__TASK OBJECTIVE__: Write out only the span of lines that begins at the line with "p in HOSE_RETURN])" and ends at the line with "bpy.data.objects.remove(obj)". Keep both end lines, word for word.

-- begin SUPPLIED MATERIAL --

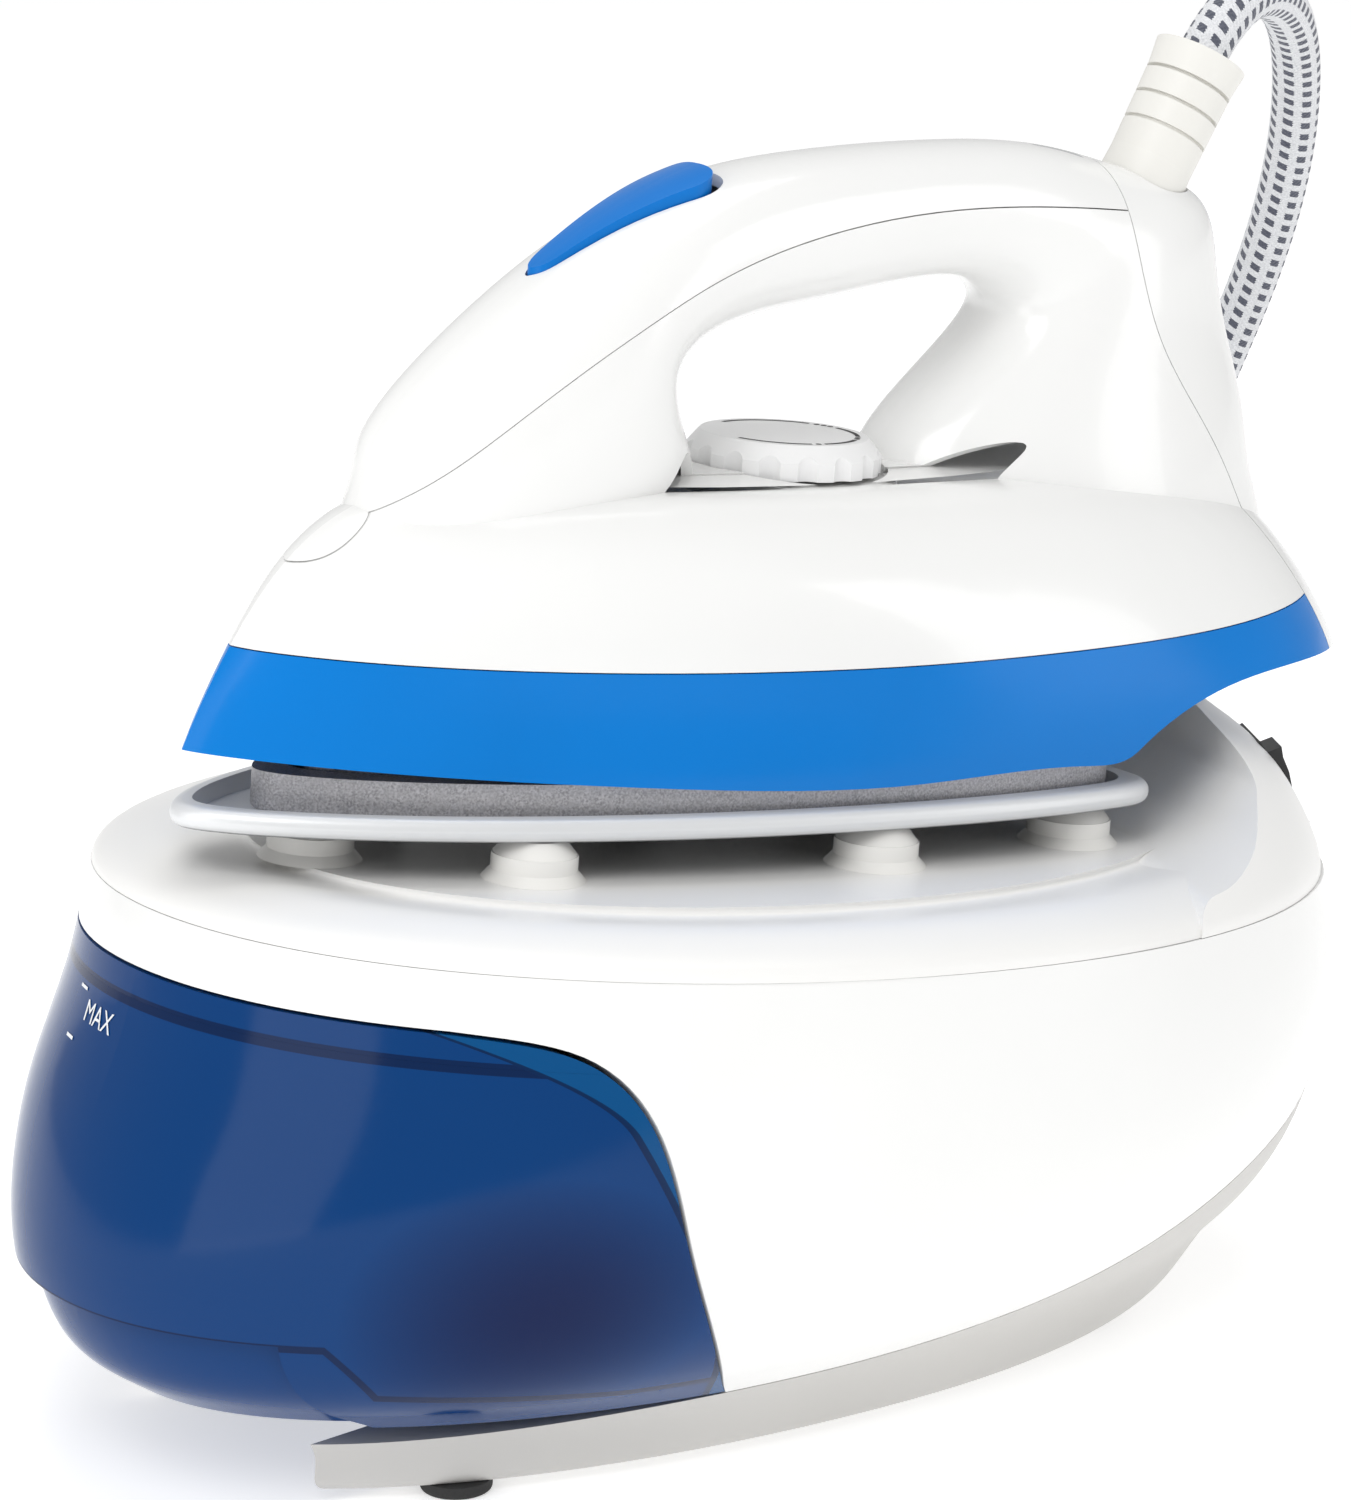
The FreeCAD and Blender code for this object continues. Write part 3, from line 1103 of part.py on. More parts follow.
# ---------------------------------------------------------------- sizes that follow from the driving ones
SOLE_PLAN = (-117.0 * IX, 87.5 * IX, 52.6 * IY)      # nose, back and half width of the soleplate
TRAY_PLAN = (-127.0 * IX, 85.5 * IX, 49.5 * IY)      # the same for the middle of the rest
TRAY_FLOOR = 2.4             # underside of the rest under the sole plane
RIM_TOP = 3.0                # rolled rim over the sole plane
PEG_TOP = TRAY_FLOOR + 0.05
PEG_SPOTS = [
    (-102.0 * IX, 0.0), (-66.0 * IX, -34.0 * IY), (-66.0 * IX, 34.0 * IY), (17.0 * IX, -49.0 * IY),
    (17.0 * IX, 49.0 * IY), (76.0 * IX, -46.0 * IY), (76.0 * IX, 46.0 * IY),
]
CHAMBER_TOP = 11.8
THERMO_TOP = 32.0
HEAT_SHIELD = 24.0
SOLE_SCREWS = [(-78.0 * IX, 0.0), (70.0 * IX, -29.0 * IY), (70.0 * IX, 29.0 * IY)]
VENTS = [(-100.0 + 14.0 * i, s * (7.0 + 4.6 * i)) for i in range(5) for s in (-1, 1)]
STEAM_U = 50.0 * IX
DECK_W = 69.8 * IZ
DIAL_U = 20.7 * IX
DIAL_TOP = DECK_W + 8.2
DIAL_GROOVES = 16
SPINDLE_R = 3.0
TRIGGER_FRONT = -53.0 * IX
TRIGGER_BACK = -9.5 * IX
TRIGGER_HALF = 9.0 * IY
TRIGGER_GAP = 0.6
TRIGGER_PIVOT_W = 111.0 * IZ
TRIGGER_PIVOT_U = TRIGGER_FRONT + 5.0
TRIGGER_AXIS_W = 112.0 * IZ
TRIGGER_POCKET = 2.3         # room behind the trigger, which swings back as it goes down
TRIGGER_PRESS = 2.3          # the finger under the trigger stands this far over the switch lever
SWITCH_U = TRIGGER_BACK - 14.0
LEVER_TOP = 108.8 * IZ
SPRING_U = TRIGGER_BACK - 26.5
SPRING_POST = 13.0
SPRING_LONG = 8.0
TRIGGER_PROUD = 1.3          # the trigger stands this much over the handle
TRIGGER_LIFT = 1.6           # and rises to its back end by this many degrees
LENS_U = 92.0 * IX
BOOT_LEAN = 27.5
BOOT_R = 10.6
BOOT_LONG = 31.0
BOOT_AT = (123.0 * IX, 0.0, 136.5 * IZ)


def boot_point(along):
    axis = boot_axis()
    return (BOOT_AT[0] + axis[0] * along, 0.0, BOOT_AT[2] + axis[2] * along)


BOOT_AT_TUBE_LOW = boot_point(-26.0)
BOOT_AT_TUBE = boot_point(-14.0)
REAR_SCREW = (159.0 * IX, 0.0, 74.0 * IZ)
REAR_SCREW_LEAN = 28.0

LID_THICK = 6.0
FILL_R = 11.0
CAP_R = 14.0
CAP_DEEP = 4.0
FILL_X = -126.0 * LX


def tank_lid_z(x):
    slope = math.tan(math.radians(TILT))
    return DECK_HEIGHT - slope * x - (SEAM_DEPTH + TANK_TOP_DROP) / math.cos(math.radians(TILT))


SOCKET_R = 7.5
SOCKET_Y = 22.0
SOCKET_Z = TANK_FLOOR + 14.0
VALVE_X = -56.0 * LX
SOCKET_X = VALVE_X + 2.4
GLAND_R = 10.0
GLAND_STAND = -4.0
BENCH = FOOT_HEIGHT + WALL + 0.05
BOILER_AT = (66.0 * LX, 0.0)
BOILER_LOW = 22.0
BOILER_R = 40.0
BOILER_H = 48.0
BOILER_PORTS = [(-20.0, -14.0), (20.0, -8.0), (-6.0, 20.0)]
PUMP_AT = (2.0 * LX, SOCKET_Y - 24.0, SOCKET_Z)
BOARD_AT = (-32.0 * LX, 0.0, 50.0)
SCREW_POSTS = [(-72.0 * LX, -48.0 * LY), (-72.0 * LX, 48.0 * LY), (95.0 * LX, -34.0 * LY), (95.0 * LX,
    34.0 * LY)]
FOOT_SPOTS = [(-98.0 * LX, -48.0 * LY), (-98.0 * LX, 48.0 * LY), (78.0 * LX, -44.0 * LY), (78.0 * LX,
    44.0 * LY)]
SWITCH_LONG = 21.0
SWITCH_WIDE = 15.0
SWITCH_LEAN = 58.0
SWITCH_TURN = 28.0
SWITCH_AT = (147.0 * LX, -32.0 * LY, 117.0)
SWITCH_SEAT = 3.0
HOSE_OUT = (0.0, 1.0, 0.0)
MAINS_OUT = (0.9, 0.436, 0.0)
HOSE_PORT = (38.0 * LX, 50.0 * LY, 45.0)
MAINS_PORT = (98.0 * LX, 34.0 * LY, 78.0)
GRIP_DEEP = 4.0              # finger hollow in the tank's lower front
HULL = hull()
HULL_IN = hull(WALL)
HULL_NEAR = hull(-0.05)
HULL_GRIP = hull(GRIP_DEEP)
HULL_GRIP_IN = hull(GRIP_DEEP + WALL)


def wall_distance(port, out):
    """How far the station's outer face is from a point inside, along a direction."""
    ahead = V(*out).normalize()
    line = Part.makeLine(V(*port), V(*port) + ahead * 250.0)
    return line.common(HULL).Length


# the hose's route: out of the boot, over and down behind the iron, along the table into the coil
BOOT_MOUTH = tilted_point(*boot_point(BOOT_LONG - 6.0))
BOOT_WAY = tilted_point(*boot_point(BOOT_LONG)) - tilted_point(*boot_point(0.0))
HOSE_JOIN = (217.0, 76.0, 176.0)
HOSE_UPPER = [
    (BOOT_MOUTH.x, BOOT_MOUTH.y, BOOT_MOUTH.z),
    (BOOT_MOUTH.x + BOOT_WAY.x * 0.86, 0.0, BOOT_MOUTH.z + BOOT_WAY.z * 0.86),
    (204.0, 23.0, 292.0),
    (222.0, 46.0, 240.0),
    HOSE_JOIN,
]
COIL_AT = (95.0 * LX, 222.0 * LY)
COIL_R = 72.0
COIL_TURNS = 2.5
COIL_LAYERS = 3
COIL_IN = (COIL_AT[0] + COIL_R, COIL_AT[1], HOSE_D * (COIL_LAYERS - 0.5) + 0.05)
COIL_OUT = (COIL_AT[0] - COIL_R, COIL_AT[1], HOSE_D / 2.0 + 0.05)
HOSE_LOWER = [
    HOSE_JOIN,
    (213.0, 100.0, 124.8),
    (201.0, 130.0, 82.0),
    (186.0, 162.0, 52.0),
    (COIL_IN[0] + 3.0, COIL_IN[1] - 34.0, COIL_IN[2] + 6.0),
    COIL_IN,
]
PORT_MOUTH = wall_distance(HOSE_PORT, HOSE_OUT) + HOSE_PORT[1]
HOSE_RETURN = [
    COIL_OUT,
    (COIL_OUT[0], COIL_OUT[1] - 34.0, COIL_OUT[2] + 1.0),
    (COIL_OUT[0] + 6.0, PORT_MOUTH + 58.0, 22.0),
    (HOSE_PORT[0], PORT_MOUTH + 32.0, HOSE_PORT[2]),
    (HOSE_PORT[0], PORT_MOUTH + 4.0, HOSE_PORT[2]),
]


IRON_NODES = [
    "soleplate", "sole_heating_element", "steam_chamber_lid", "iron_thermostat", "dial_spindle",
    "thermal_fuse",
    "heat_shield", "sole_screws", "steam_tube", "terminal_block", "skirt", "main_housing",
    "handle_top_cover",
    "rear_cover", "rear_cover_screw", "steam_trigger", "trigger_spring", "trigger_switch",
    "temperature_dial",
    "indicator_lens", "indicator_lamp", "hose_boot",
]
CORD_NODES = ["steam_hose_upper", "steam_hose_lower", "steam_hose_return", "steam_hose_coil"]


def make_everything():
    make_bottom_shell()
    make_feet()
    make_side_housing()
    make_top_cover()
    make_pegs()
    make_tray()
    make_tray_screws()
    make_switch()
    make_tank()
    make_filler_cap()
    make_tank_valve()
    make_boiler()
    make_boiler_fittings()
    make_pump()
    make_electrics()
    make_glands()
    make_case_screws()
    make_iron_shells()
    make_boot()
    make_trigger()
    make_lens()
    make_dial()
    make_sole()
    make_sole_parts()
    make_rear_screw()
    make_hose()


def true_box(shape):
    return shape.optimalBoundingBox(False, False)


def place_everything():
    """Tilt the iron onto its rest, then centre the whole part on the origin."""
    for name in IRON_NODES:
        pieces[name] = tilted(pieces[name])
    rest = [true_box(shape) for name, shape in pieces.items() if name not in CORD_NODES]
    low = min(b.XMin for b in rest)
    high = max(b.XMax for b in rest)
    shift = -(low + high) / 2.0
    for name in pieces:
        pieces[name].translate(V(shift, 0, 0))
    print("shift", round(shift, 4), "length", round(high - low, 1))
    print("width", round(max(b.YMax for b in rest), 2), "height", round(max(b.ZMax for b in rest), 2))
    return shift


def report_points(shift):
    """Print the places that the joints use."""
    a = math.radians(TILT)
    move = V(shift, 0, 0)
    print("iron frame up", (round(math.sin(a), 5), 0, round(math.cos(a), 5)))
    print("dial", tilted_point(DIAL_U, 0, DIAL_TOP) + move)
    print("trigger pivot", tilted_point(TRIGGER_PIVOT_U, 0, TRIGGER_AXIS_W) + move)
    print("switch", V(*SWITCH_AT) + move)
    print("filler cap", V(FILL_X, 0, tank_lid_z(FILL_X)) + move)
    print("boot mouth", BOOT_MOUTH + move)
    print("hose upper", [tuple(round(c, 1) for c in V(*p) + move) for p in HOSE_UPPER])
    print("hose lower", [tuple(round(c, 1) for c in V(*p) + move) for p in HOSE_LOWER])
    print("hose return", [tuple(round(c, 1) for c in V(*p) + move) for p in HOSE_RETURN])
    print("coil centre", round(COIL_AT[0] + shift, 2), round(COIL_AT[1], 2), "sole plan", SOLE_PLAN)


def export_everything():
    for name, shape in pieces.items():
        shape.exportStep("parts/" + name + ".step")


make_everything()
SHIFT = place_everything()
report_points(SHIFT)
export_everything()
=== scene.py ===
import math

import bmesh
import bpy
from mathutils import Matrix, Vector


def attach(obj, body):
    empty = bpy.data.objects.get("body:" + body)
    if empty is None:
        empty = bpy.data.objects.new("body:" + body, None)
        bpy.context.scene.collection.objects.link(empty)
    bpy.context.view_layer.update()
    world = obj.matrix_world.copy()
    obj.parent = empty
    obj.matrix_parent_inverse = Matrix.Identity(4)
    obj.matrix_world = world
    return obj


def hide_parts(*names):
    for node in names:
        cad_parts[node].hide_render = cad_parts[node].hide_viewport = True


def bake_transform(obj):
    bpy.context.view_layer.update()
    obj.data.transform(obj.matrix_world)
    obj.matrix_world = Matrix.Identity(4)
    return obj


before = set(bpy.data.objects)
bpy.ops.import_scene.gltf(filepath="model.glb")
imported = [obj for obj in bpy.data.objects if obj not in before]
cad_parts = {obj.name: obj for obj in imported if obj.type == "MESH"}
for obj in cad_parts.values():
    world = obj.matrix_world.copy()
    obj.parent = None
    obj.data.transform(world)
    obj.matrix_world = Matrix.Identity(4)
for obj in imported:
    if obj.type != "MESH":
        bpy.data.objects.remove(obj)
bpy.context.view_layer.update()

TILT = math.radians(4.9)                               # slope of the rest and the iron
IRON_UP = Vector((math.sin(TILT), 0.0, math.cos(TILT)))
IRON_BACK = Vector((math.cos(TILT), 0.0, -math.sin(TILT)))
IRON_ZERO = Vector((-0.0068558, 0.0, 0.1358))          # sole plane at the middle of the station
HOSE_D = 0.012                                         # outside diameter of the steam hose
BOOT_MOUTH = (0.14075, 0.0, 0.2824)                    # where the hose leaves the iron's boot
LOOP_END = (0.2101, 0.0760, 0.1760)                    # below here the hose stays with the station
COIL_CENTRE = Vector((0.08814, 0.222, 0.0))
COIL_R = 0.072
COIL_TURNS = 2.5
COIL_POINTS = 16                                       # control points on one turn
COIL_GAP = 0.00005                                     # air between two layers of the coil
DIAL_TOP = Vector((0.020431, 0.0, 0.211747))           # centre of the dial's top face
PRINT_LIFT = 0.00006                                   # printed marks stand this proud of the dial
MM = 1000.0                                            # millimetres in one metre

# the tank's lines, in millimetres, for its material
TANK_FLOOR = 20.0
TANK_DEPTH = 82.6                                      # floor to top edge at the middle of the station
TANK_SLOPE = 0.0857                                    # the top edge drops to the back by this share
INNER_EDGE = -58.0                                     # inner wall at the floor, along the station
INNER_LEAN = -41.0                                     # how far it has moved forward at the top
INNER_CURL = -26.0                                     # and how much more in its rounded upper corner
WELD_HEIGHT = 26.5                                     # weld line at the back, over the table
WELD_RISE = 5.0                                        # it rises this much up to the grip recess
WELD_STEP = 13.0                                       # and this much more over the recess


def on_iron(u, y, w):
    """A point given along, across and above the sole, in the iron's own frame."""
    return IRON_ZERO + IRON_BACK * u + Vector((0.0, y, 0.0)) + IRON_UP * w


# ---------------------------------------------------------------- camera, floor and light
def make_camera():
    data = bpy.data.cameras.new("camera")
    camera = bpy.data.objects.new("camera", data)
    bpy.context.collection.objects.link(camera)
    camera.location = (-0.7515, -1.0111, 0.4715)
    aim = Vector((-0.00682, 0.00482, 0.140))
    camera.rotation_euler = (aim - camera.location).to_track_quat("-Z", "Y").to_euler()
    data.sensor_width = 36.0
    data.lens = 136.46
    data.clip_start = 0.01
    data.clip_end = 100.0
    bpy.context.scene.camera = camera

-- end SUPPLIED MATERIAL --

__REPLY TO THE TASK__:
    print("hose return", [tuple(round(c, 1) for c in V(*p) + move) for p in HOSE_RETURN])
    print("coil centre", round(COIL_AT[0] + shift, 2), round(COIL_AT[1], 2), "sole plan", SOLE_PLAN)


def export_everything():
    for name, shape in pieces.items():
        shape.exportStep("parts/" + name + ".step")


make_everything()
SHIFT = place_everything()
report_points(SHIFT)
export_everything()
=== scene.py ===
import math

import bmesh
import bpy
from mathutils import Matrix, Vector


def attach(obj, body):
    empty = bpy.data.objects.get("body:" + body)
    if empty is None:
        empty = bpy.data.objects.new("body:" + body, None)
        bpy.context.scene.collection.objects.link(empty)
    bpy.context.view_layer.update()
    world = obj.matrix_world.copy()
    obj.parent = empty
    obj.matrix_parent_inverse = Matrix.Identity(4)
    obj.matrix_world = world
    return obj


def hide_parts(*names):
    for node in names:
        cad_parts[node].hide_render = cad_parts[node].hide_viewport = True


def bake_transform(obj):
    bpy.context.view_layer.update()
    obj.data.transform(obj.matrix_world)
    obj.matrix_world = Matrix.Identity(4)
    return obj


before = set(bpy.data.objects)
bpy.ops.import_scene.gltf(filepath="model.glb")
imported = [obj for obj in bpy.data.objects if obj not in before]
cad_parts = {obj.name: obj for obj in imported if obj.type == "MESH"}
for obj in cad_parts.values():
    world = obj.matrix_world.copy()
    obj.parent = None
    obj.data.transform(world)
    obj.matrix_world = Matrix.Identity(4)
for obj in imported:
    if obj.type != "MESH":
        bpy.data.objects.remove(obj)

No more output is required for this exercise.